## Start GIVEN MATERIAL

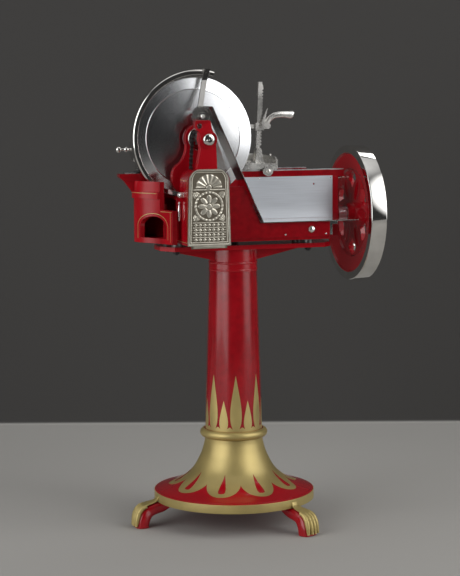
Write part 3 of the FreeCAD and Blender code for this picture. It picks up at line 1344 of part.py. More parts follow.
def guard_strut():
    """Polished bar with raised edges, its two flat eyes on the guard's clamp and the stud."""
    tx, tz = polar(GUARD_R - 3, CLAMP_ANGLE, (GUARD_X, BLADE_Z))
    top_y = GUARD_Y[0] - CLAMP_D - STRUT_T
    low_y = REAR_WALL[0] - STRUT_T
    half = STRUT_W / 2
    knees = [(tz + 6, top_y), (tz - 26, top_y), (STUD_Z + 26, low_y), (STUD_Z - 4, low_y)]
    back = [(z, y + STRUT_T) for z, y in reversed(knees)]
    ribbon = prism("x", [(y, z) for z, y in knees + back], -half, half)
    trough = prism("x", [(y - 2, z) for z, y in knees[:-1]]
                   + [(y + 2, z) for z, y in reversed(knees[:-1])], -half + 3.5, half - 3.5)
    bar_part = ribbon.cut(trough)
    skew = FreeCAD.Matrix()
    low_x = STUD_X - STRUT_OFFSET
    skew.A13 = (tx - low_x) / (tz - STUD_Z)
    skew.A14 = low_x - STUD_Z * skew.A13
    bar_part = bar_part.transformGeometry(skew)
    eye = bar("y", (STUD_X, STUD_Z), EAR_R - 1, low_y, REAR_WALL[0])
    screw = bar("y", (tx, tz - 2), 5, top_y - 4, top_y + STRUT_T)
    return join([bar_part, eye, screw]).cut(bar("y", (STUD_X, STUD_Z), STUD_R, -120, 0))


def guard_strap():
    """Thin strap from the guard's lower end to a knurled nut on the side of the box."""
    x0, z0 = polar(GUARD_R - 6, GUARD_TO - 2, (GUARD_X, BLADE_Z))
    nut = (STRAP_END_Y, STRAP_END_Z)
    face = BOX_LEFT - STRAP_T
    a = V(x0, GUARD_Y[0] - STRAP_T, z0)
    b = V(face, STRAP_END_Y, STRAP_END_Z)
    u = b - a
    length = u.Length
    u.normalize()
    w = V(0, 0, 1) - u * u.z
    w.normalize()
    n = u.cross(w)
    h = STRAP_W / 2
    points = [a + w * h, a - w * h, a - w * h + n * STRAP_T, a + w * h + n * STRAP_T]
    band = Part.Face(Part.makePolygon(points + points[:1])).extrude(u * length)
    band = band.cut(block((face, BOX_RIGHT), (-200, BOX_BACK), (900, 1100)))
    eye = bar("x", nut, h + 2.5, face, BOX_LEFT)
    knob = turned("x", nut, [(0, face), (7, face), (7, face - 3), (8.5, face - 4),
                             (8.5, face - 11), (6, face - 13), (6, face - 17), (0, face - 18)])
    return join([band, eye, knob])


# ---- flywheel -------------------------------------------------------------------------------
def flywheel():
    """Rimmed wheel: polished rim, flat ring, and a flower of dished petals with kite openings."""
    x0 = WHEEL_X
    x1 = WHEEL_RIGHT
    ring_in = WHEEL_R - RIM_RING
    web0 = x0 + WEB_OFFSET + 3
    web1 = web0 + WHEEL_WEB
    c = 3.0
    hub0 = x0 + (WHEEL_W - WHEEL_HUB_L) / 2
    hub1 = hub0 + WHEEL_HUB_L
    profile = [(SHAFT_R, hub0), (WHEEL_HUB_R, hub0), (WHEEL_HUB_R + 3, web0),
               (ANNULUS_IN, web0), (ANNULUS_IN + 5, x0 + WEB_OFFSET - 3),
               (ring_in - 4, x0 + 5), (ring_in, x0), (WHEEL_R - c, x0), (WHEEL_R, x0 + c),
               (WHEEL_R, x1 - c), (WHEEL_R - c, x1), (ring_in, x1), (ring_in - 4, x1 - 5),
               (ANNULUS_IN + 5, x1 - WEB_OFFSET + 3), (ANNULUS_IN, web1),
               (WHEEL_HUB_R + 3, web1), (WHEEL_HUB_R, hub1), (SHAFT_R, hub1)]
    body = turned("x", (SHAFT_Y, SHAFT_Z), profile)
    step = 360.0 / PETALS
    for k in range(PETALS):
        body = body.cut(kite_opening(90 + step * k, web0 - 12, web1 + 12))
        for x_face, side in ((web0, 1), (web1, -1)):
            body = body.cut(petal_dish(step * k, x_face, side))
    arm = crank_boss()
    body = body.fuse(arm).removeSplitter()
    return body.cut(bar("x", CRANK_CENTRE, SPINDLE_R - 1.5, web0 - 1, x1 + 10))


def kite_opening(angle, x0, x1):
    """Through opening between two petals: a kite with bowed sides."""
    outer = ANNULUS_IN - 2
    mid = OPENING_IN + (outer - OPENING_IN) * 0.56
    points = []
    for r, w in ((OPENING_IN, 0), (mid - 12, OPENING_HALF * 0.48), (mid, OPENING_HALF),
                 (outer - 9, OPENING_HALF * 0.66), (outer, 0)):
        points.append((r, w))
    outline = points + [(r, -w) for r, w in points[-2:0:-1]]
    t = math.radians(angle)
    turned_points = [(SHAFT_Y + r * math.cos(t) - w * math.sin(t),
                      SHAFT_Z + r * math.sin(t) + w * math.cos(t)) for r, w in outline]
    return prism("x", turned_points, x0, x1)


def petal_dish(angle, x_face, side):
    """Shallow spoon cut into one petal."""
    ball = Part.makeSphere(1.0)
    stretch = FreeCAD.Matrix()
    stretch.scale(V(5.0, 34.0, 17.0))
    dish = ball.transformGeometry(stretch)
    dish.translate(V(0, (WHEEL_HUB_R + ANNULUS_IN) / 2, 0))
    dish.rotate(V(0, 0, 0), AXES["x"], angle)
    dish.translate(V(x_face - side * 1.0, SHAFT_Y, SHAFT_Z))
    return dish


def crank_boss():
    """Boss on the outer face of the wheel for the crank spindle."""
    web1 = WHEEL_X + WEB_OFFSET + 3 + WHEEL_WEB
    return bar("x", CRANK_CENTRE, SPINDLE_R + 8, web1 - 6, WHEEL_RIGHT)


def wheel_nut():
    across = (SHAFT_Y, SHAFT_Z)
    hub1 = WHEEL_X + (WHEEL_W + WHEEL_HUB_L) / 2
    nut = hexagon("x", across, 38, hub1, hub1 + 12)
    washer = bar("x", across, 24, hub1, hub1 + 2.5)
    return nut.fuse(washer).removeSplitter().cut(bar("x", across, SHAFT_R, hub1 - 1, hub1 + 13))


def crank_spindle():
    """Fixed pin of the crank: threaded root, bright collar, long journal and end button."""
    x = WHEEL_RIGHT
    root = WHEEL_X + WEB_OFFSET + 3
    r = SPINDLE_R
    end = HANDLE_END
    profile = [(0, root), (r - 1.5, root), (r - 1.5, x), (r + 5, x), (r + 5, x + 6), (r, x + 9),
               (r, end - 7), (r + 3, end - 7), (r + 3, end - 3), (r, end), (0, end)]
    return turned("x", CRANK_CENTRE, profile)


def crank_grip():
    """Turned grip that spins on the spindle."""
    gap = RUN_CLEAR
    x0 = WHEEL_RIGHT + 9.4
    length = HANDLE_END - 7.4 - x0
    r = GRIP_R
    shares = [(0.62, 0.0), (0.80, 0.05), (0.78, 0.12), (0.98, 0.40), (1.0, 0.62), (0.86, 0.88),
              (0.60, 1.0)]
    outer = [(r * k, x0 + length * s) for k, s in shares]
    return turned("x", CRANK_CENTRE, [(SPINDLE_R + gap, x0)] + outer
                  + [(SPINDLE_R + gap, x0 + length)])


# ---- dial and stop --------------------------------------------------------------------------
def dial_bracket():
    """Post and bearing of the thickness dial, on top of the base's left end."""
    x = DIAL_X
    post = prism("x", [(DIAL_Y - 20, BED_Z), (DIAL_Y + 4, BED_Z), (DIAL_Y + 12, DIAL_Z),
                       (DIAL_Y - 12, DIAL_Z)], x + DIAL_T + 1, x + DIAL_T + 1 + POST_T)
    boss = bar("x", (DIAL_Y, DIAL_Z), 17, x + DIAL_T + 1, x + DIAL_T + 1 + POST_T + 6)
    foot = block((x + DIAL_T + 1, x + 72), (DIAL_Y - 30, DIAL_Y + 4), (BED_Z, BED_Z + 8))
    body = join([post, boss, foot])
    return body.cut(bar("x", (DIAL_Y, DIAL_Z), 6 + RUN_CLEAR, x, x + 60))


def thickness_dial():
    """Domed dial with its spindle, lever arm and ball knob."""
    x = DIAL_X
    across = (DIAL_Y, DIAL_Z)
    disc = turned("x", across, [(0, x - 6), (DIAL_R * 0.45, x - 5), (DIAL_R * 0.86, x - 1),
                                (DIAL_R, x + 3), (DIAL_R, x + DIAL_T), (6, x + DIAL_T),
                                (6, x + DIAL_T + POST_T + 12), (0, x + DIAL_T + POST_T + 12)])
    stem = turned("x", across, [(0, x - KNOB_REACH + 4), (3.2, x - KNOB_REACH + 4),
                                (3.2, x - 26), (7, x - 22), (7, x - 14), (3.6, x - 10),
                                (3.6, x - 4), (0, x - 4)])
    ball = Part.makeSphere(KNOB_R, V(x - KNOB_REACH + KNOB_R, *across), AXES["x"])
    return join([disc, stem, ball])


def stop_rod():
    """Bright stop rod that stands out of the right end of the bed."""
    y = BED_FRONT + RAIL_W / 2
    z = BED_Z - 4.5
    x = BED_RIGHT
    return turned("x", (y, z), [(0, x), (3, x), (3, x + 30), (5, x + 31), (5, x + 38), (0, x + 40)])


# ---- everything -----------------------------------------------------------------------------
def pieces():
    parts = {
        "pedestal_base": pedestal_base(),
        "pedestal_column": pedestal_column(),
        "column_collar": column_collar(),
        "pedestal_head": pedestal_head(),
        "tie_rod": tie_rod(),
        "head_pads": head_pads(),
        "head_bolts": head_bolts(),
        "base_frame": base_frame(),
        "side_cover": side_cover(),
        "cover_screw": cover_screw(),
        "splash_plate": splash_plate(),
        "receiving_shelf": receiving_shelf(),
        "shelf_bracket": shelf_bracket(),
        "front_rail": front_rail(),
        "rear_rail": rear_rail(),
        "rail_strips": rail_strips(),
        "carriage": carriage(),
        "connecting_rod": connecting_rod(),
        "meat_table": meat_table(),
        "table_cam": table_cam(),
        "feed_screw": feed_screw(),
        "feed_wheel": feed_wheel(),
        "post_foot": post_foot(),
        "rack_post": rack_post(),
        "clamp_sleeve": clamp_sleeve(),
        "clamp_shoe": clamp_shoe(),
        "clamp_lever": clamp_lever(),
        "clamp_pawl": clamp_pawl(),
        "main_shaft": main_shaft(),
        "main_bevel_gear": main_bevel(),
        "shaft_bushes": shaft_bushes(),
        "layshaft": layshaft(),
        "lay_bevel_gear": lay_bevel(),
        "crank_arm": crank_arm(),
        "lower_sprocket": sprocket(LOWER_TEETH, (LAY_X, SHAFT_Z), LAY_R, 17, BOX_BACK - 8),
        "upper_sprocket": sprocket(UPPER_TEETH, (LAY_X, BLADE_Z), ARBOR_R, 15,
                                   REAR_WALL[0] - 4.4),
        "drive_chain": drive_chain(),
        "blade": blade(),
        "arbor": arbor(),
        "arbor_bushes": arbor_bushes(),
        "bearing_cap": bearing_cap(),
        "blade_bracket": blade_bracket(),
        "plaque": plaque(),
        "strut_stud": strut_stud(),
        "strut_wheel": strut_wheel(),
        "box_handle": box_handle(),
        "blade_guard": blade_guard(),
        "guard_clamp": guard_clamp(),
        "guard_strut": guard_strut(),
        "guard_strap": guard_strap(),
        "flywheel": flywheel(),
        "wheel_nut": wheel_nut(),
        "crank_spindle": crank_spindle(),
        "crank_grip": crank_grip(),
        "dial_bracket": dial_bracket(),
        "thickness_dial": thickness_dial(),
        "stop_rod": stop_rod(),
    }
    for name, angle in FOOT_ANGLES.items():
        parts["paw_foot_" + name] = paw_foot(angle)
    return parts


def finish():
    os.makedirs("parts", exist_ok=True)
    for name, shape in pieces().items():
        shape.translate(V(-FRAME_X, 0, 0))
        shape.exportStep("parts/" + name + ".step")


if __name__ == "__main__":
    finish()
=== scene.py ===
"""Looks of a hand-cranked flywheel meat slicer on a painted cast pedestal.

Lengths are worked out in millimetres about the pedestal's own axis (X to the flywheel, -Y to the
side where the slices fall, Z up) and moved into the frame, in metres, when a mesh is made.
"""
import json

import bmesh
import bpy
import numpy as np
from mathutils import Matrix, Vector
from mathutils.bvhtree import BVHTree


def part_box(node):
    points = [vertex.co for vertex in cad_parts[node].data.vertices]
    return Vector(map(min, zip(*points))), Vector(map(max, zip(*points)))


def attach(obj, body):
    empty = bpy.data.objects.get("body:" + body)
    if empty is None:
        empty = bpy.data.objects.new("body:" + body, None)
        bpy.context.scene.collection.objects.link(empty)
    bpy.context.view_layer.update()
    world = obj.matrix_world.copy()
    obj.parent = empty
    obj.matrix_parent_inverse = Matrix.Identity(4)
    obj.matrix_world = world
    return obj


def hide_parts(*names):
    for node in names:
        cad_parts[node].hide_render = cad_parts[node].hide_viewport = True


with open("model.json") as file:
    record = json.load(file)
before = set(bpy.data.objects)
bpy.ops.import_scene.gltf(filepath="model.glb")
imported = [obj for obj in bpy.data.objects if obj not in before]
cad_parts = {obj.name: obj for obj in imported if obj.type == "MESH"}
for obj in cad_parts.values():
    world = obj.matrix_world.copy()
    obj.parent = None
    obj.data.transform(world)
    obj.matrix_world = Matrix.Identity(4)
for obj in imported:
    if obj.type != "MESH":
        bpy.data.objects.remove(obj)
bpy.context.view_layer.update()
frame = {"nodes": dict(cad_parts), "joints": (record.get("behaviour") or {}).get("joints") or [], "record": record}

bl_info = {
    "name": "Flywheel Meat Slicer",
    "version": (1, 0, 0),
    "blender": (4, 5, 0),
    "location": "View3D > Sidebar > Slicer",
    "description": "Builds the painted, plated and turned pieces of a hand-cranked meat slicer",
    "category": "Add Mesh",
}

MM = 0.001
STAND = "stand"
FULL_TURN = 2 * np.pi

# ---- places read from the frame, in millimetres about the pedestal's axis ---------------------
AXIS_X = sum(corner[0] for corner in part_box("pedestal_column")) / 2 / MM
AXIS = np.array([AXIS_X, 0, 0])
JOINTS = {j["name"]: j for j in frame["joints"]}


def span(node):
    """Lowest and highest corner of a node."""
    return [np.array(corner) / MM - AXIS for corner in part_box(node)]


def joint_at(name):
    """Point of a hinge."""
    return np.array(JOINTS[name]["pos_m"]) / MM - AXIS


BASE_LO, BASE_HI = span("pedestal_base")
COLUMN_LO, COLUMN_HI = span("pedestal_column")
COLLAR_LO, COLLAR_HI = span("column_collar")
BLADE_LO, BLADE_HI = span("blade")
WHEEL_LO, WHEEL_HI = span("flywheel")
PLAQUE_LO, PLAQUE_HI = span("plaque")
GRIP_LO, GRIP_HI = span("crank_grip")
CAP_LO, CAP_HI = span("bearing_cap")
DIAL_LO, DIAL_HI = span("thickness_dial")
SPLASH_LO, SPLASH_HI = span("splash_plate")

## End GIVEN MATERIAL

#### DO THIS:
Extract the lines of the preceding material that run from the line with "for name, angle" through the line with "for node in", inclusive, reproducing them exactly and adding nothing.

#### SOLUTION:
    for name, angle in FOOT_ANGLES.items():
        parts["paw_foot_" + name] = paw_foot(angle)
    return parts


def finish():
    os.makedirs("parts", exist_ok=True)
    for name, shape in pieces().items():
        shape.translate(V(-FRAME_X, 0, 0))
        shape.exportStep("parts/" + name + ".step")


if __name__ == "__main__":
    finish()
=== scene.py ===
"""Looks of a hand-cranked flywheel meat slicer on a painted cast pedestal.

Lengths are worked out in millimetres about the pedestal's own axis (X to the flywheel, -Y to the
side where the slices fall, Z up) and moved into the frame, in metres, when a mesh is made.
"""
import json

import bmesh
import bpy
import numpy as np
from mathutils import Matrix, Vector
from mathutils.bvhtree import BVHTree


def part_box(node):
    points = [vertex.co for vertex in cad_parts[node].data.vertices]
    return Vector(map(min, zip(*points))), Vector(map(max, zip(*points)))


def attach(obj, body):
    empty = bpy.data.objects.get("body:" + body)
    if empty is None:
        empty = bpy.data.objects.new("body:" + body, None)
        bpy.context.scene.collection.objects.link(empty)
    bpy.context.view_layer.update()
    world = obj.matrix_world.copy()
    obj.parent = empty
    obj.matrix_parent_inverse = Matrix.Identity(4)
    obj.matrix_world = world
    return obj


def hide_parts(*names):
    for node in names:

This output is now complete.